29 U.S.C. § 1362(a) (Supp.1994); accord I.R.C. § 412(c) (11) (B) (1988 & Supp.1994); 29 U.S.C. § 1082(c) (11) (B) (Supp.1994). Next, "`[a]bsent a clearly expressed legislative intention to the contrary, that language must ordinarily be regarded as conclusive.'" Federal Deposit Insurance Corp., 957 F.2d at 787 (citing Kaiser Aluminum & Chem. Corp. v. Bonjorno, 494 U.S. 827, 833-35, 110 S. Ct. 1570, 1575, 108 L. Ed. 2d 842 (1990) (citation omitted)).
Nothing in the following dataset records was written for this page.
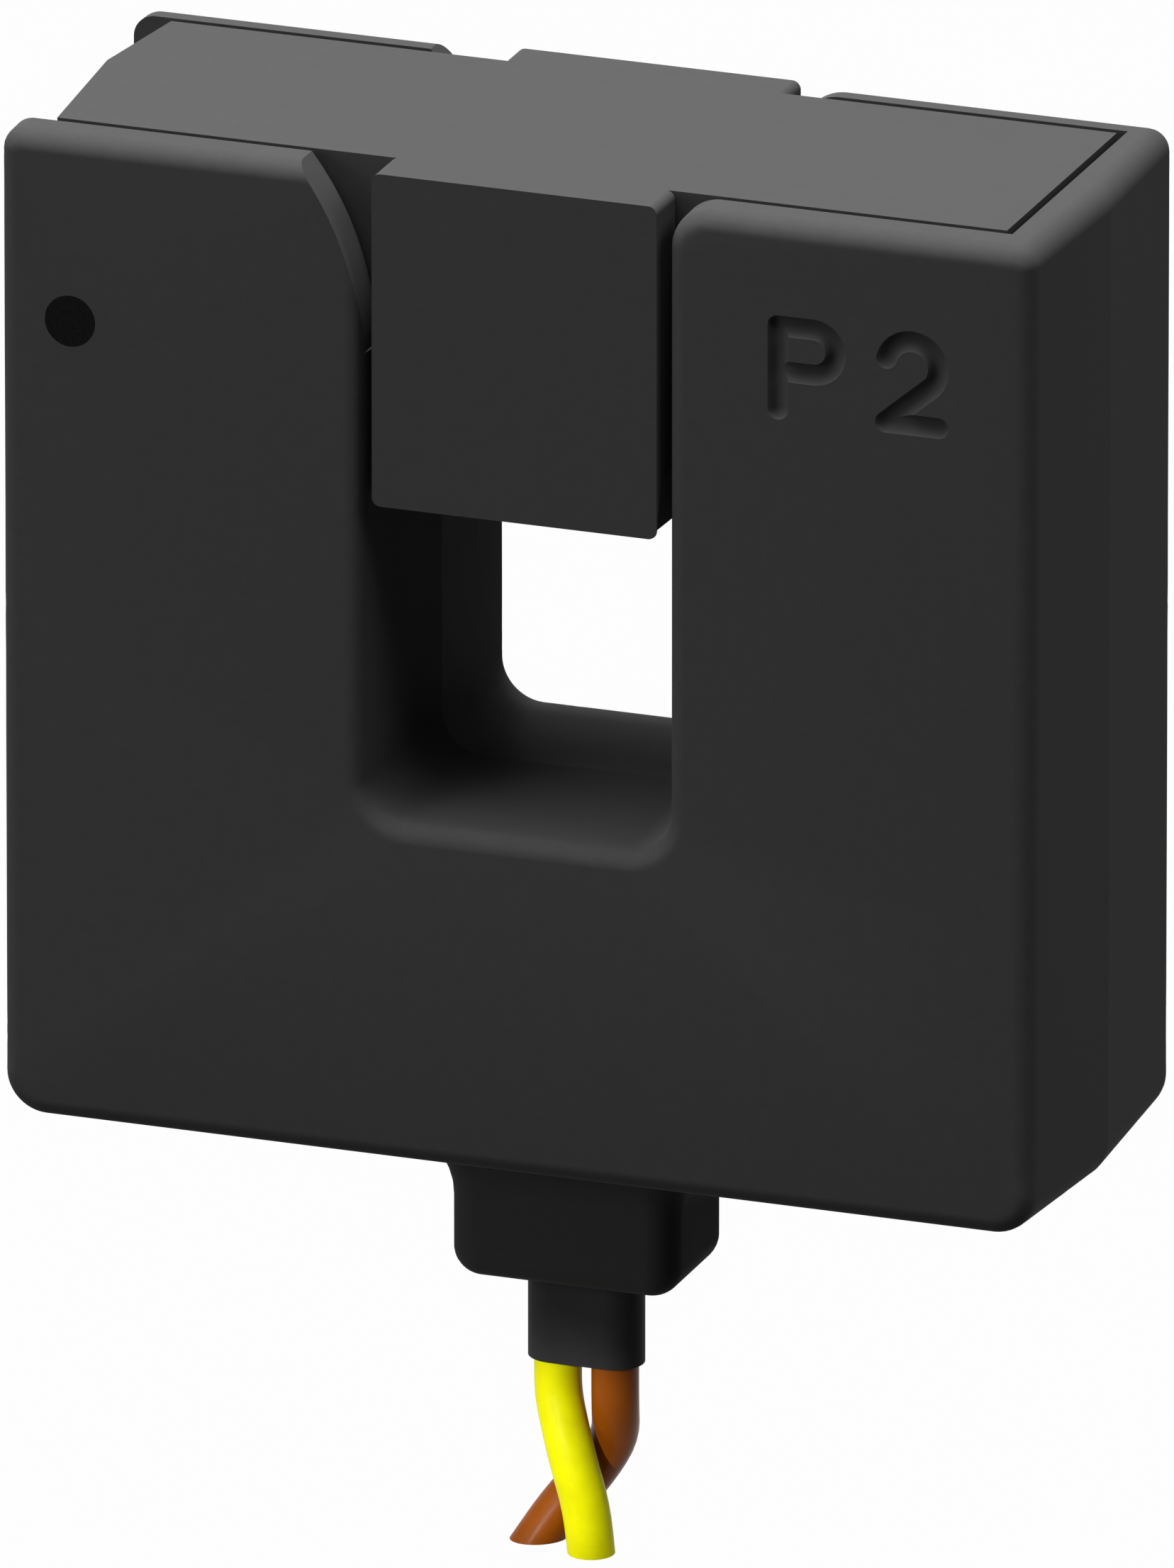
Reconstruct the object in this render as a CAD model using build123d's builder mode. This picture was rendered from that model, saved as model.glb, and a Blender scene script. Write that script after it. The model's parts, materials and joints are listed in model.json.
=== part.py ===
from build123d import *
import os
from math import radians, tan

os.makedirs("parts", exist_ok=True)

# Split-core current transformer with a hinged gate. Millimetres.
# The origin is the centre of the conductor window. X runs to the right seen from the
# front, the front face looks along -Y, and Z points up, from the cable to the gate.
# Plane.XZ faces the viewer, so a positive extrusion from it runs towards the front.

# Housing. The sides and the window walls lean by the draft, away from the parting plane.
window_width = 9.58  # clear opening at the parting plane, where it is narrowest
window_height = 9.50
arm_width = 12.45  # from the window to the outer side, at the parting plane
base_height = 11.54  # from the window floor to the underside
gate_height = 11.53  # from the top of the window to the top of the housing
depth = 12.94
draft_angle = 2.13
side_wall = 1.30
window_wall = 1.15
face_wall = 1.37
bottom_corner_r = 1.36
top_corner_r = 0.72
mouth_corner_r = 1.36
window_corner_r = 1.35
face_fillet_r = 0.63

# Channel between the two cheeks, where the tongue of the gate lies
front_cheek = 1.39
rear_cheek = 1.04
end_wall = 1.40  # to the right of the channel, at the parting plane
channel_plate = 1.20  # floor of the channel, with a hole for each pole
pole_stand = 0.40  # the poles stand out of the channel floor by this

# Gate
gate_gap = 0.27  # round the tongue
tongue_height = 8.48
block_gap = 0.10  # between the block and the window walls, at the parting plane
block_corner_r = 0.28
swing_gap = 0.37  # between the left side of the block and the arc in the cheeks
swing_clearance = 0.07  # between the lower right edge of the block and the right arm
relief_arc = 45  # the turn after which that edge is past the arm
relief_reach = 3.0  # how much of the arm's mouth shapes the relief
gate_split_y = 0.92  # parting plane of the gate, behind that of the housing
front_rake = 5.2  # draft of the gate's left end and underside, to the front
rear_rake = 7.0

# Hinge
pin_d = 1.67
pin_inset = 2.58  # from the left side of the housing, at the parting plane
pin_drop = 6.01  # below the top
pin_clearance = 0.05
end_beyond_pin = 1.55  # the tongue reaches this far past the pin

# Core: a U and an I of pressed ferrite, as wide in the legs and as high in the yoke as the
# housing leaves room for
core_depth = 5.20
yoke_from_window = 1.55
core_corner_r = 0.90
core_fit = 0.10

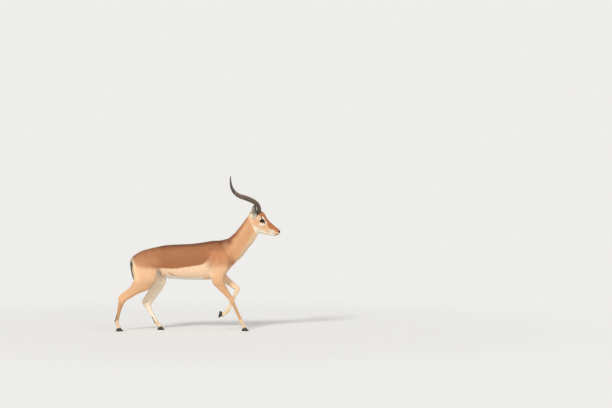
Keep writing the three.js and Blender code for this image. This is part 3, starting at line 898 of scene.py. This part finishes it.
def paintSkin(points, normals):
    weights = diffused(on.raw, 5)
    body, neck, legs, head, tail, ears = [
        colouring(points, normals)
        for colouring in (colourBody, colourNeck, colourLegs, colourHead, colourTail, colourEars)
    ]
    parts = {"trunk": body, "neck": neck, "head": head, "tail": tail, "ear_left": ears, "ear_right": ears}
    for leg in legNames:
        inner = step(0.1, 0.6, -normals[:, 1] * sideOf(leg))
        parts[leg] = layered(legs, (body, step(430, 560, points[:, 2]) * (1 - inner)))
    colour = sum(weights[:, [i]] * parts[name] for i, name in enumerate(fleshNodes))
    for side in bothSides:
        across, opening, rise = toEar(points, side).T
        bowl = step(2, 12, rise) * step(36, 28, np.hypot(across, opening)) * (points[:, 1] * side > 0)
        colour = layered(colour, (ears, bowl))
    fade = diffused(weights[:, [fleshNodes.index("neck")]], 25)[:, 0] * (1 - on.head)
    colour = layered(colour, (neck, np.clip(fade, 0, 1) * 0.5 * on.trunk))
    a, s, h = toHead(points).T
    byEar = step(30, 20, np.hypot(a + 8, h - 32)) * step(18, 26, np.abs(s)) * (1 - on.ear)
    colour = layered(colourRump(points, normals, colour), ("white", 0.85 * byEar))
    for leg in ("hindleg_left", "hindleg_right"):
        start, end, _, behind = legBone(leg, cannonBone)
        distance, _ = nearPath(points, [start + (end - start) * share for share in markings["glandShares"]])
        gland = step(0.1, 0.5, normals @ behind) * step(30, 22, distance) * weightOf(leg)
        colour = layered(colour, ("black", gland))
    mottle = 1 + 0.02 * ripple(points, 16, 21) + 0.015 * ripple(points, 5, 22)
    return np.column_stack([np.clip(colour * mottle[:, None], 0, 1), np.ones(len(points))])


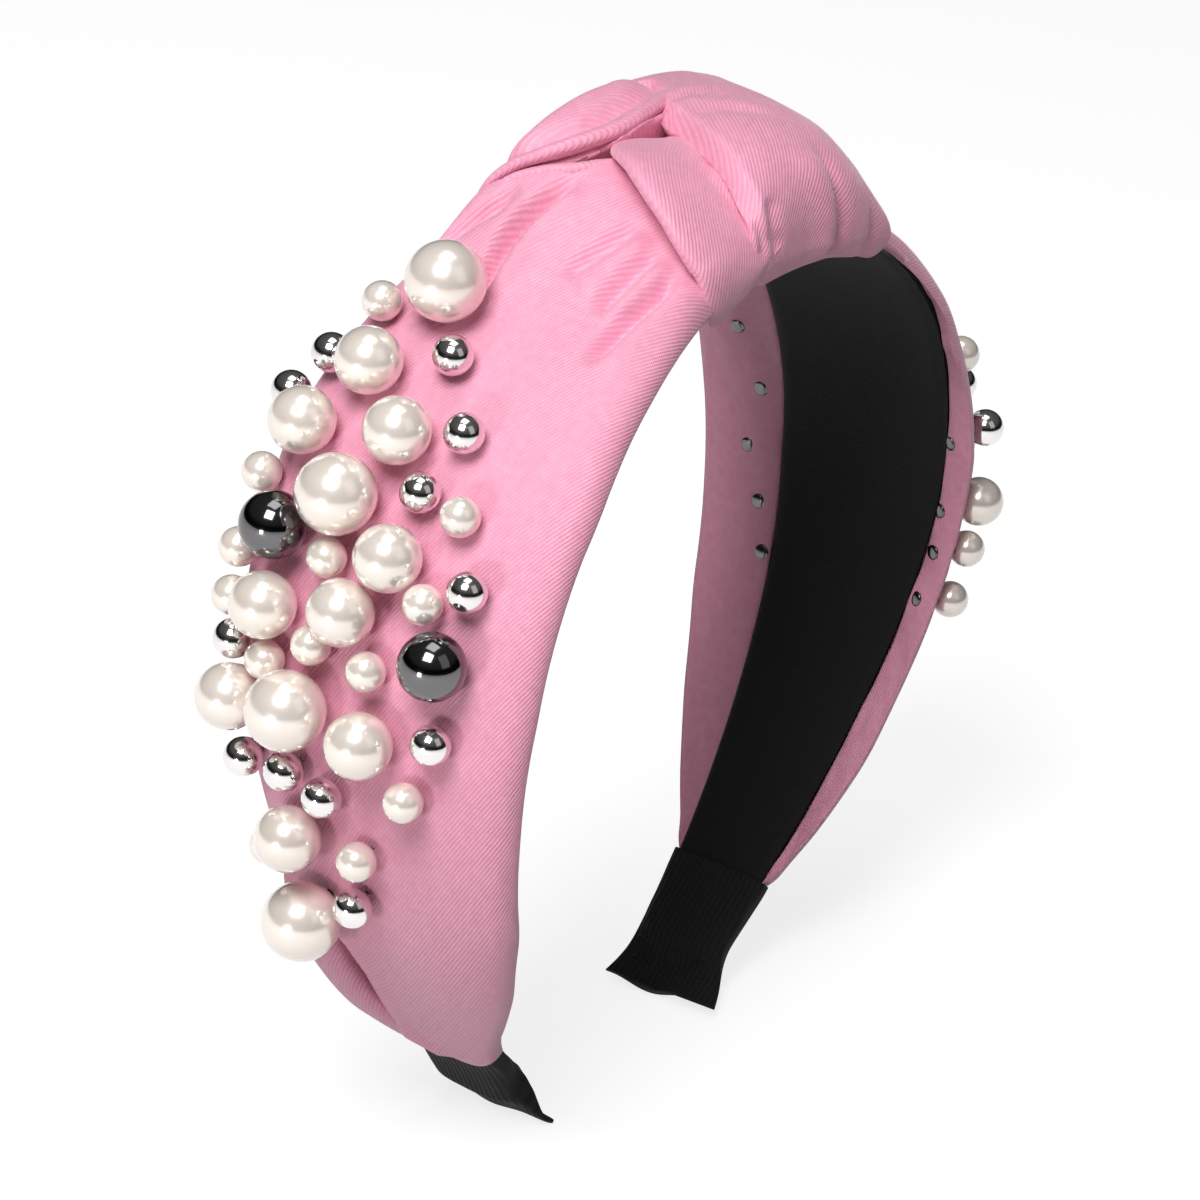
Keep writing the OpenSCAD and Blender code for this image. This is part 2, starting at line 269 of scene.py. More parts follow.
def weave_axes(tree):
    """The cloth's own coordinates, in millimetres along it and across it."""
    uv = tree.nodes.new("ShaderNodeUVMap")
    uv.uv_map = "weave"
    split = tree.nodes.new("ShaderNodeSeparateXYZ")
    tree.links.new(uv.outputs["UV"], split.inputs[0])
    return [math_node(tree, "MULTIPLY", split.outputs[i], 1 / MM) for i in (0, 1)]


def lines(tree, along, across, pitch, degrees):
    """Waves between -1 and 1 whose lines cross the cloth at this angle from straight across."""
    a = math_node(tree, "MULTIPLY", along, math.cos(math.radians(degrees)) * 2 * math.pi / pitch)
    b = math_node(tree, "MULTIPLY", across, math.sin(math.radians(degrees)) * 2 * math.pi / pitch)
    return math_node(tree, "SINE", math_node(tree, "ADD", a, b))


def object_noise(tree, scale, detail=2.0):
    coords = tree.nodes.new("ShaderNodeTexCoord")
    texture = tree.nodes.new("ShaderNodeTexNoise")
    texture.inputs["Scale"].default_value = scale
    texture.inputs["Detail"].default_value = detail
    tree.links.new(coords.outputs["Object"], texture.inputs["Vector"])
    return texture.outputs[0]


def add_bump(tree, shader, height, distance, strength=1.0):
    bump = tree.nodes.new("ShaderNodeBump")
    bump.inputs["Strength"].default_value = strength
    bump.inputs["Distance"].default_value = distance
    tree.links.new(height, bump.inputs["Height"])
    tree.links.new(bump.outputs[0], shader.inputs["Normal"])


def tint(tree, shader, factor, dark, light):
    mix = tree.nodes.new("ShaderNodeMix")
    mix.data_type = "RGBA"
    mix.inputs[6].default_value, mix.inputs[7].default_value = (*dark, 1), (*light, 1)
    tree.links.new(factor, mix.inputs[0])
    tree.links.new(mix.outputs[2], shader.inputs["Base Color"])


def satin():
    """Fine diagonal twill in the bump, with painted light on its ridges and painted shade in the grooves
    between them, mixed with a random slub in the tone.
    """
    m, tree, shader = material("pink satin", SATIN, 0.5, Sheen_Weight=0.45, Sheen_Roughness=0.5,
                               Specular_IOR_Level=0.5)
    shader.inputs["Sheen Tint"].default_value = (1.0, 0.8, 0.88, 1)
    along, across = weave_axes(tree)
    twill = lines(tree, along, across, TWILL_PITCH, -56)
    cross = lines(tree, along, across, 0.31, 32)
    slub = object_noise(tree, 700)
    height = math_node(tree, "ADD", twill, math_node(tree, "MULTIPLY", cross, 0.3))
    ridge = math_node(tree, "ADD", math_node(tree, "MULTIPLY", twill, 0.5), 1.0)
    share = math_node(tree, "MULTIPLY", ridge, slub)
    # Painted shade in the twill's grooves and painted light on its ridges, times a random slub tone
    tint(tree, shader, share, SATIN_GROOVE_SHADE, SATIN)
    add_bump(tree, shader, height, 0.028 * MM)
    return m


def ribbon(name, pitch, degrees, depth):
    m, tree, shader = material(name, (0.0095, 0.0085, 0.0095), 0.8, Sheen_Weight=0.06, Specular_IOR_Level=0.2)
    along, across = weave_axes(tree)
    wales = lines(tree, along, across, pitch, degrees)
    # Painted light and shade: the ribs of the wales are painted lighter and the hollows between them darker,
    # following the bump
    tint(tree, shader, math_node(tree, "ADD", math_node(tree, "MULTIPLY", wales, 0.5), 0.5),
         (0.006, 0.0055, 0.0065), (0.012, 0.011, 0.012))
    add_bump(tree, shader, wales, depth * MM)
    return m


def pearl():
    """A lacquered pearl: broad lustre under a hard clear coat."""
    m, tree, shader = material("ivory pearl", (0.86, 0.79, 0.72), 0.24, Metallic=0.35, Coat_Weight=1.0,
                               Coat_Roughness=0.03, Coat_IOR=1.75, Specular_IOR_Level=0.8)
    tint(tree, shader, object_noise(tree, 180), (0.90, 0.79, 0.70), (0.94, 0.865, 0.795))
    return m


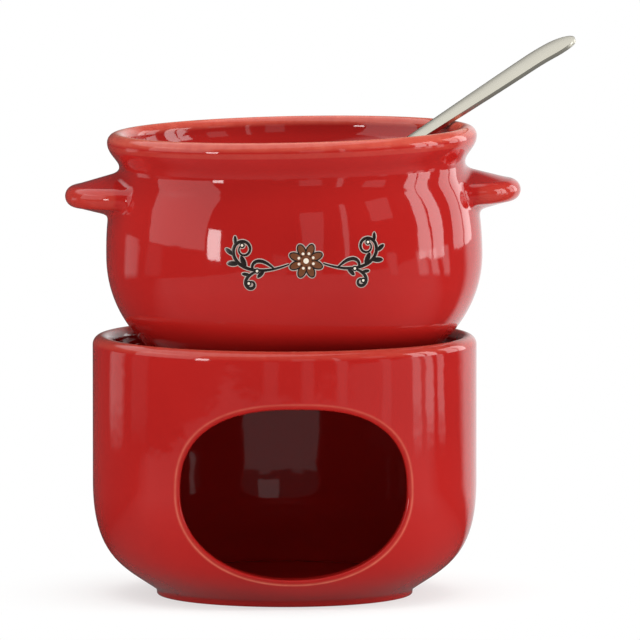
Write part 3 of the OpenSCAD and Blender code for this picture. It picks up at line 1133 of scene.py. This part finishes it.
@dataclass
class Fork:
    """The small stamped fork that leans in the bowl."""

    length: float = 138.5
    thick: float = 1.2
    head: float = 12.4
    neck: float = 4.2
    handle: float = 8.2
    slot_length: float = 19.0
    slot_width: float = 1.7
    tip_round: float = 0.8
    dish: float = 2.4
    droop: float = 1.6
    crown: float = 0.25
    tip: Triple = (-39.033, 11.1925, 14.25)
    turn: float = 1.89841
    lean: float = 31.8681
    roll: float = 19.0
    wide: float = 0.945
    rounding: float = 0.5
    handle_rows: int = 76

    def half_width(self, u: np.ndarray | float) -> np.ndarray:
        """Half width of the blank.

        Args:
            u: Distances from the tips.

        Returns:
            The half width at each.
        """
        n, head, neck, handle = self.length, self.head / 2, self.neck / 2, self.handle / 2
        line = joined(
            bezier((0, 0.78 * head), (0.065 * n, head), (0.065 * n, head), (0.13 * n, head)),
            bezier((0.13 * n, head), (0.21 * n, head), (0.21 * n, neck), (0.3 * n, neck)),
            bezier((0.3 * n, neck), (0.68 * n, neck), (0.72 * n, handle), (self.wide * n, handle)))
        return np.interp(u, line[:, 0], line[:, 1])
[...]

Here, Congress has clearly provided for the imposition of joint and several liability against the Reorganized Debtors, and it has not expressed any explicit, contrary legislative intent. Furthermore, PBGC's position is consistent with the case law. See Tavery v. United States, 897 F.2d 1032 (10th Cir.1990) (regarding claims against joint obligors as distinct and separate, including application to joint income tax returns). The bankruptcy *712 court aptly stated that ERISA's express mandate of joint and several liability "may well impact adversely on other creditors, but the principles of equal distribution to creditors are not so offended as to override the direct intent of Congress under ERISA." (Bankr.Ct.'s Mem.Decision & Order, dated 10/2/92 at 9.) This Court affirms the bankruptcy court's order allowing joint and several liability.

 
CONCLUSION

On PBGC's appeal, all aspects of the bankruptcy court's decisions are AFFIRMED except that portion concerning the duplication of claims, which is moot. As to the cross-appeal, all decisions of the bankruptcy court are AFFIRMED with the exception of the bankruptcy court's determination of the appropriate discount rate. To the extent the bankruptcy court deferred to PBGC in arriving at the appropriate discount rate, such deference was improper. As to that issue only, the case is REMANDED for an independent discount rate determination without any deference to the position of PBGC.

NOTES

[1] PBGC concedes that is has only an unsecured claim for the balance of the unfunded benefit liabilities.